*OBJECTIVE:*
Only the lines from the one containing "imported = [obj" through the one containing "obj.parent = None" are wanted. Give them again exactly, both ends included.

━━━━━━━━

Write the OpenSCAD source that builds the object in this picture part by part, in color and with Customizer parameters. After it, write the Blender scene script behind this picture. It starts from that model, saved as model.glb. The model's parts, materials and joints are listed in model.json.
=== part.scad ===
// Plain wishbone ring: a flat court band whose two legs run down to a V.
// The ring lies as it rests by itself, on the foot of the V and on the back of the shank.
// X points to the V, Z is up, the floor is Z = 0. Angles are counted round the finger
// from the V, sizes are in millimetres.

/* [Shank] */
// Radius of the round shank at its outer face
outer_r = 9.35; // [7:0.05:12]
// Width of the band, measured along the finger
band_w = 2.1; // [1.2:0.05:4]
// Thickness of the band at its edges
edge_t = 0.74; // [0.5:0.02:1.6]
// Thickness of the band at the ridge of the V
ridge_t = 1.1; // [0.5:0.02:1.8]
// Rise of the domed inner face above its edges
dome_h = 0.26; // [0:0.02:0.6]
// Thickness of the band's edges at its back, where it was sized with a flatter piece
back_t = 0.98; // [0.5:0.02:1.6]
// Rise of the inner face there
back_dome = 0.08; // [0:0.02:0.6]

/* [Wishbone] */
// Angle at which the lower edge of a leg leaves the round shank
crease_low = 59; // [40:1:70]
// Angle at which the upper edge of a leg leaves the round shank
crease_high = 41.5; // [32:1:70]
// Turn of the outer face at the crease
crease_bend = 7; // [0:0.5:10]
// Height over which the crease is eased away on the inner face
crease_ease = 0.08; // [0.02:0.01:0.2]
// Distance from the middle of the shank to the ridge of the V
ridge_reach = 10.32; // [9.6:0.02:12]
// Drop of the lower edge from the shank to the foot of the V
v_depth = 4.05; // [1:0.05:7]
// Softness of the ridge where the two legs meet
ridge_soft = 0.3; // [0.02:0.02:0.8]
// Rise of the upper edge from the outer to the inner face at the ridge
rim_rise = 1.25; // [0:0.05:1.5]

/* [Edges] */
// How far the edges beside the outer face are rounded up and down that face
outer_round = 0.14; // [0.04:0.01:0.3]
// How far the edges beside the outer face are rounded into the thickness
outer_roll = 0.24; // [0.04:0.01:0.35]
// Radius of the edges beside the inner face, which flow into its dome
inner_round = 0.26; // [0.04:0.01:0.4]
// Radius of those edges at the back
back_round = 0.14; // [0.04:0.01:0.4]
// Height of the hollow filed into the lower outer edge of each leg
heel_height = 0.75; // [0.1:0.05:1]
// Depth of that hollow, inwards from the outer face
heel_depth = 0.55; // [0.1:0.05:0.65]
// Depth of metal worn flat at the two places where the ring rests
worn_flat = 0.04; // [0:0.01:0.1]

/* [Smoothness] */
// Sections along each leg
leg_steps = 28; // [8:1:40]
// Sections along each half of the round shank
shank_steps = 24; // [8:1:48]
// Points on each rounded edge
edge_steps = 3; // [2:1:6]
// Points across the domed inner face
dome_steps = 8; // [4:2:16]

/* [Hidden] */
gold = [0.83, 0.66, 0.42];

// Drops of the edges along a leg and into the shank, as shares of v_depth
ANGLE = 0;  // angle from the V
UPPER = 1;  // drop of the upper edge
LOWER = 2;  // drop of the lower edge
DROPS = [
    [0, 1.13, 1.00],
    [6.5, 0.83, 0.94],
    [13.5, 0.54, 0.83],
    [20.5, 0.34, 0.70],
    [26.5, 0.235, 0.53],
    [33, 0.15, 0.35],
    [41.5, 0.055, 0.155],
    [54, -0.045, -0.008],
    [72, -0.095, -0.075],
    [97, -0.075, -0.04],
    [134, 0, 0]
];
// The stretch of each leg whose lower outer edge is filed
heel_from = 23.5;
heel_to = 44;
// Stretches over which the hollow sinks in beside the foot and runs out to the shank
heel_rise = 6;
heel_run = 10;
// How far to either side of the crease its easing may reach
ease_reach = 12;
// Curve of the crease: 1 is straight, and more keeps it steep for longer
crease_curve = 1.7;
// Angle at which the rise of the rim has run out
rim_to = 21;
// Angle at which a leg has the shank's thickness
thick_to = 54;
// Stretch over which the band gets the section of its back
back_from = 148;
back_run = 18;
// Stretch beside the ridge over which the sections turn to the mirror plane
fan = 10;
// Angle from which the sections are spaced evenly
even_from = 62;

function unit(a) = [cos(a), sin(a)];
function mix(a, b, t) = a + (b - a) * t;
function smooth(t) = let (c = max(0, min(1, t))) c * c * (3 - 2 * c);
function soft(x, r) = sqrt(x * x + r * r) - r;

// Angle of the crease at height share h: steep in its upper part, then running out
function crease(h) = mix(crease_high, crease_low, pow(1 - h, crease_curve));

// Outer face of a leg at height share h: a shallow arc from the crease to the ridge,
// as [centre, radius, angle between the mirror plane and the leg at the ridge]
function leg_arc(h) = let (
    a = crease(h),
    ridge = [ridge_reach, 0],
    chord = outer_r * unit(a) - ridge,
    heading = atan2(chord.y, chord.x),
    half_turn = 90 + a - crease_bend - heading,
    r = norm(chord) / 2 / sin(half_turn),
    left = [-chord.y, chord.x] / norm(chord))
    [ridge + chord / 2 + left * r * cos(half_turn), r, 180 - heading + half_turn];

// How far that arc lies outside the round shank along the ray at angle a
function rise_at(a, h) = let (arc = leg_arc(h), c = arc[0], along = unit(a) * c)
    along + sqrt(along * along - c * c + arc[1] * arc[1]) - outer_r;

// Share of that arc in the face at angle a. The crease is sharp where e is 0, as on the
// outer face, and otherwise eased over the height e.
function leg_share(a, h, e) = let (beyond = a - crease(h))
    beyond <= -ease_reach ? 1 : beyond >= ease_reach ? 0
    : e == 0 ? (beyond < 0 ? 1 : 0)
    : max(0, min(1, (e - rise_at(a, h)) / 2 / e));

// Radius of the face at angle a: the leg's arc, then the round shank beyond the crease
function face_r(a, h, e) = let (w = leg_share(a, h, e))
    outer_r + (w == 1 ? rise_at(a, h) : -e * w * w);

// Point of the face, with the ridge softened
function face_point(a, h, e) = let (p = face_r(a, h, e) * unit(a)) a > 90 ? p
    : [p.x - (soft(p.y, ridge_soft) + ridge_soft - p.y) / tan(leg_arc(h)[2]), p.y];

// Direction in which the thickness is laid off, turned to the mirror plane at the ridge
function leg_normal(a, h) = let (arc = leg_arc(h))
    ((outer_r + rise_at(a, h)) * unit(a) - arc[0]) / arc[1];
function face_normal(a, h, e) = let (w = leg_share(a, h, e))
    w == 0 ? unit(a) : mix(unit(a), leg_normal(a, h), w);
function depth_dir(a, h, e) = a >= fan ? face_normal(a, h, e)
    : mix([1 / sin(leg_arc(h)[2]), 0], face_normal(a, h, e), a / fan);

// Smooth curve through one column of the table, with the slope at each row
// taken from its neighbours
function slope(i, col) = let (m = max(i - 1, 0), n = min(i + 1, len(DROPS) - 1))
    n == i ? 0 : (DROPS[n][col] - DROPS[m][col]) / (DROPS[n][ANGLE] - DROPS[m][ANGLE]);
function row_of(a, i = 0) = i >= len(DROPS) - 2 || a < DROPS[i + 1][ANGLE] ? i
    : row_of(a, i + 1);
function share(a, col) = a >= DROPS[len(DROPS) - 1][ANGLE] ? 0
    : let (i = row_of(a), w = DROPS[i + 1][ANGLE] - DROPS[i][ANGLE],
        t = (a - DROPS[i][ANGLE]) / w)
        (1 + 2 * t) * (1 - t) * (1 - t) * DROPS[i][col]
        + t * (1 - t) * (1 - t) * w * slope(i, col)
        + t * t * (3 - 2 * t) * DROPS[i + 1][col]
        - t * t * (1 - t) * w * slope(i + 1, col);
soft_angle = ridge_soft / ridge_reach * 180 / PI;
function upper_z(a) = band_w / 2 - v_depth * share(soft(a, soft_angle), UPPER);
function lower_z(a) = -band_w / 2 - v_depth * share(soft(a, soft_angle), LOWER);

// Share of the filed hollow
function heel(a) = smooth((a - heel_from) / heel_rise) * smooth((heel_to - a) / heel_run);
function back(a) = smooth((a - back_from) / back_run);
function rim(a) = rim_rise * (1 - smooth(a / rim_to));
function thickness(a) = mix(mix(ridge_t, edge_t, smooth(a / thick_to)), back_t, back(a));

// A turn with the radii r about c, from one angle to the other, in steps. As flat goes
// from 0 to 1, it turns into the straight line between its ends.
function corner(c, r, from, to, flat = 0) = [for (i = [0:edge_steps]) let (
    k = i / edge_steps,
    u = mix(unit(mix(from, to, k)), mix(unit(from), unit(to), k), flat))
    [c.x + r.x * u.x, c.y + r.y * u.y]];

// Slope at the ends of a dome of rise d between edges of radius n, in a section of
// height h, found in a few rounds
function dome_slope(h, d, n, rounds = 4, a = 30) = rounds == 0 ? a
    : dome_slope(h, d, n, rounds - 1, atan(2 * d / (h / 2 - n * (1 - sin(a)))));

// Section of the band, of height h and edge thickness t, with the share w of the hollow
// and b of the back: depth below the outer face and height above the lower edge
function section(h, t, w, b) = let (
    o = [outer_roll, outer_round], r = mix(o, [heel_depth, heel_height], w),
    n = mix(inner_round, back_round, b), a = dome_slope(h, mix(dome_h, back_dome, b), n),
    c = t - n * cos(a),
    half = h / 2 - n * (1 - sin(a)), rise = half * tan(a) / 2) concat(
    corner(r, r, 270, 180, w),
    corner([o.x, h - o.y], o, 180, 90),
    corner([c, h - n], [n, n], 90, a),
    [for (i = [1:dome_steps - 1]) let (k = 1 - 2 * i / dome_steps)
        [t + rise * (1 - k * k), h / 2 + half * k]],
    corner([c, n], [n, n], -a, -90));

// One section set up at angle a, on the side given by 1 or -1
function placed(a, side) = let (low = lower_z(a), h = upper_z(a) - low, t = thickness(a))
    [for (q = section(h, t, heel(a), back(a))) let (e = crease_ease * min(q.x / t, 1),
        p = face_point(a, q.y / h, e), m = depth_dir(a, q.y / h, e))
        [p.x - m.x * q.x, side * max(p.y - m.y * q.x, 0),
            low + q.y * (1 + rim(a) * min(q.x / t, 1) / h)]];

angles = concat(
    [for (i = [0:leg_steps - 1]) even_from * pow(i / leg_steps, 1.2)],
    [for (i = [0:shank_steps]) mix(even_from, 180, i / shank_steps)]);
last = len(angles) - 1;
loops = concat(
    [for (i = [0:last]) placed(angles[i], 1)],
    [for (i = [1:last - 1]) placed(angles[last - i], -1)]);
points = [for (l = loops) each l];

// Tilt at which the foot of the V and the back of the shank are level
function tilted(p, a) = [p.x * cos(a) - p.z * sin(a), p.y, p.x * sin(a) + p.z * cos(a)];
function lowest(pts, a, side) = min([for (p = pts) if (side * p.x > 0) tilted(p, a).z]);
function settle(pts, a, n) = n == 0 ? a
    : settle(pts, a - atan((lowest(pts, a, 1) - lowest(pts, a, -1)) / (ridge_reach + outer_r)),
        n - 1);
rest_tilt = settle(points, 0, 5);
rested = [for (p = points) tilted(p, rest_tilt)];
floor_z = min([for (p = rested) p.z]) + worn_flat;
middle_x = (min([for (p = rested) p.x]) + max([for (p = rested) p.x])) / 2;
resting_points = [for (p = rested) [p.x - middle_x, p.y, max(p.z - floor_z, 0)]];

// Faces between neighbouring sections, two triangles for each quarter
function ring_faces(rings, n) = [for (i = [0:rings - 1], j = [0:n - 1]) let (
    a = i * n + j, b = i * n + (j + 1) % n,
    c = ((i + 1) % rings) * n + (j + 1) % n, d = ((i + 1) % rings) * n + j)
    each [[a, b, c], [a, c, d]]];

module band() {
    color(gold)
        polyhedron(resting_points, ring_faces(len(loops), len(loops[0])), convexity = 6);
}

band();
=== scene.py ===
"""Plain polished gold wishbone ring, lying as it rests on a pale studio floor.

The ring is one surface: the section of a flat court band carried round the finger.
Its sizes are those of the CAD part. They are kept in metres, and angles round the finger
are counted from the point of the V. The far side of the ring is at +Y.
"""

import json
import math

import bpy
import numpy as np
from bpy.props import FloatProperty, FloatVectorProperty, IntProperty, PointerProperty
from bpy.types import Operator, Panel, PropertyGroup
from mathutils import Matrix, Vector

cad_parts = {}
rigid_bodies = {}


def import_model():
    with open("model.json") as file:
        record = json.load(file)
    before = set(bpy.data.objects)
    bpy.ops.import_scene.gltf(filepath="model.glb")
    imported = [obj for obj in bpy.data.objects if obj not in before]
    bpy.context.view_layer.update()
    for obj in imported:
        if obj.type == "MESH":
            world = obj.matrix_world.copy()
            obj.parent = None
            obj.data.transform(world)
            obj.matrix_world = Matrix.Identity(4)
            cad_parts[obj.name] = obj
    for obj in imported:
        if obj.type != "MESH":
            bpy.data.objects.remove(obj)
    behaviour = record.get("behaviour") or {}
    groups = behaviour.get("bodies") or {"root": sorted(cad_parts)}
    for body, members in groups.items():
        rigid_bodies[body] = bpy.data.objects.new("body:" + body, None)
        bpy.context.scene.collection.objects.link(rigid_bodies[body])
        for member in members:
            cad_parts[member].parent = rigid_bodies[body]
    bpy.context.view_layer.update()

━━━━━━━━

*CORRECT RESPONSE:*
    imported = [obj for obj in bpy.data.objects if obj not in before]
    bpy.context.view_layer.update()
    for obj in imported:
        if obj.type == "MESH":
            world = obj.matrix_world.copy()
            obj.parent = None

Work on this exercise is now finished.